Blueberry Sour Cream Coffee Cake with Lemon Drizzle

Blueberry Sour Cream Coffee Cake with Lemon Drizzle

This moist and delicious coffee cake is bedecked with a streusel topping and creamy lemon drizzle, making it holiday-worthy. And it makes a large cake so there will be plenty to share. The total time includes about 2 ¾ hours for cooling. The recipe is a Yummly original created by Ashley Strickland Freeman.

Author: Yummly

Category: Dessert

Cuisine: Other

Difficulty: EASY

Prep. Time:

Cook Time: 4 hours

Total Time: 4 hours

Servings: 10 Servings

Calories: 626 kcal per serving

Ingredients

  • ¾ Cup - salted butter
  • 3 Cup - flour
  • 1 ½ cup - granulated sugar
  • 4  - large eggs
  • 1 ¼ cup - sour cream
  • 1 Tbsp - vanilla extract
  • 2 teaspoon - lemon zest
  • 2 cup - blueberries
  • 1 Tbsp - baking powder
  • ½ teaspoon - baking soda
  • ¼ teaspoon - salt
  • 6 Tbsps - light brown sugar
  • 1 ½ teaspoon - ground cinnamon
  • ¼ cup - salted butter
  • 1 cup - powdered sugar
  • 4 teaspoon - lemon juice
  • 2 teaspoon - whole milk

Instructions

Instructions

  1. Preheat oven to 350°. Grease and flour a 10-inch tube pan or 12-cup Bundt pan.
  2. Make batter: Put ¾ cup softened butter and the granulated sugar in the bowl of a stand mixer fitted with the paddle attachment.
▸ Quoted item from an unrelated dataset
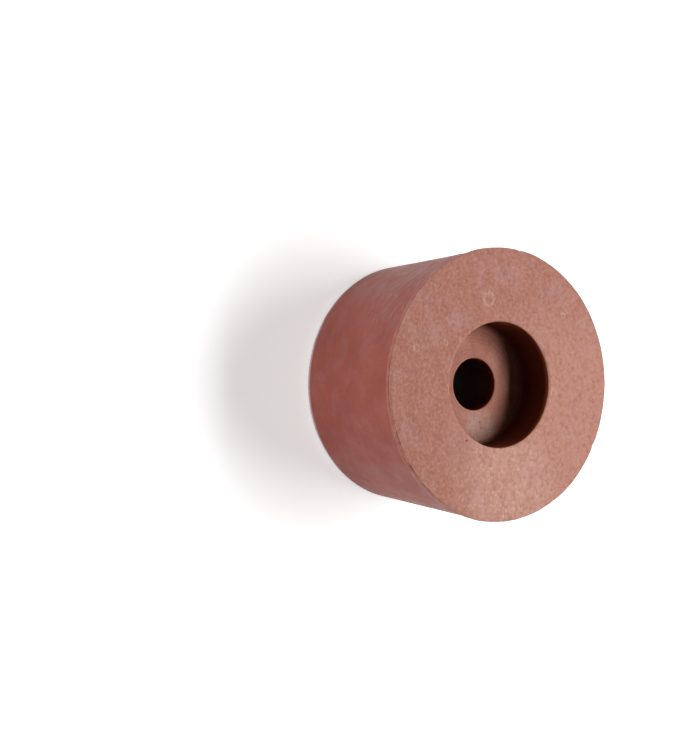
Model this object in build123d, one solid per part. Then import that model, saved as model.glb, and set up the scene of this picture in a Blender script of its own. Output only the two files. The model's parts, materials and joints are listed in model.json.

Beat at low speed to blend, then at high speed until light and creamy, about 1 minute. Add eggs 1 at a time, beating on medium-high speed after each addition until well blended, and scraping the inside of the bowl as needed. Beat in sour cream, vanilla, and lemon zest on low speed.
  3. Measure 2 ½ cups flour. Put 2 tablespoons of it in a small bowl and toss gently with the blueberries; set aside. (Tossing the berries with flour helps suspend them in the batter and prevents them from sinking to the bottom of the cake.)
  4. In a medium bowl, stir together the remaining flour from the 2 ½ cups, the baking powder, baking soda, and salt. Add flour mixture to batter and beat on low speed just until combined. Gently fold in blueberry mixture. Batter will be thick.
  5. Spoon batter into the prepared pan and spread evenly. Tap the pan sharply on the work surface a couple of times to make sure there are no bubbles hiding.
  6. Make streusel topping: In a small bowl, stir together brown sugar, remaining ½ cup flour, and the cinnamon. Add cold butter pieces and mash with your fingers until mixture resembles clumpy sand. (You can squeeze the mixture into large or small clumps, depending on your preference.) Sprinkle the streusel evenly over the batter.
  7. Bake cake until a toothpick inserted in the center comes out clean, 55-60 minutes. Let cake cool on a wire rack in the pan 15 minutes. Run a knife around the edge and tip the cake from the pan onto the rack. Carefully invert the cake onto another rack so the streusel side is up. Let cool completely, about 2 ½ hours.
  8. While cake cools, make lemon drizzle: In a small bowl, whisk together powdered sugar, lemon juice, and milk until smooth, adding a little more milk if needed for a drizzling consistency. Drizzle over cooled cake. Serve cake immediately, or cover and store at room temperature up to 3 days.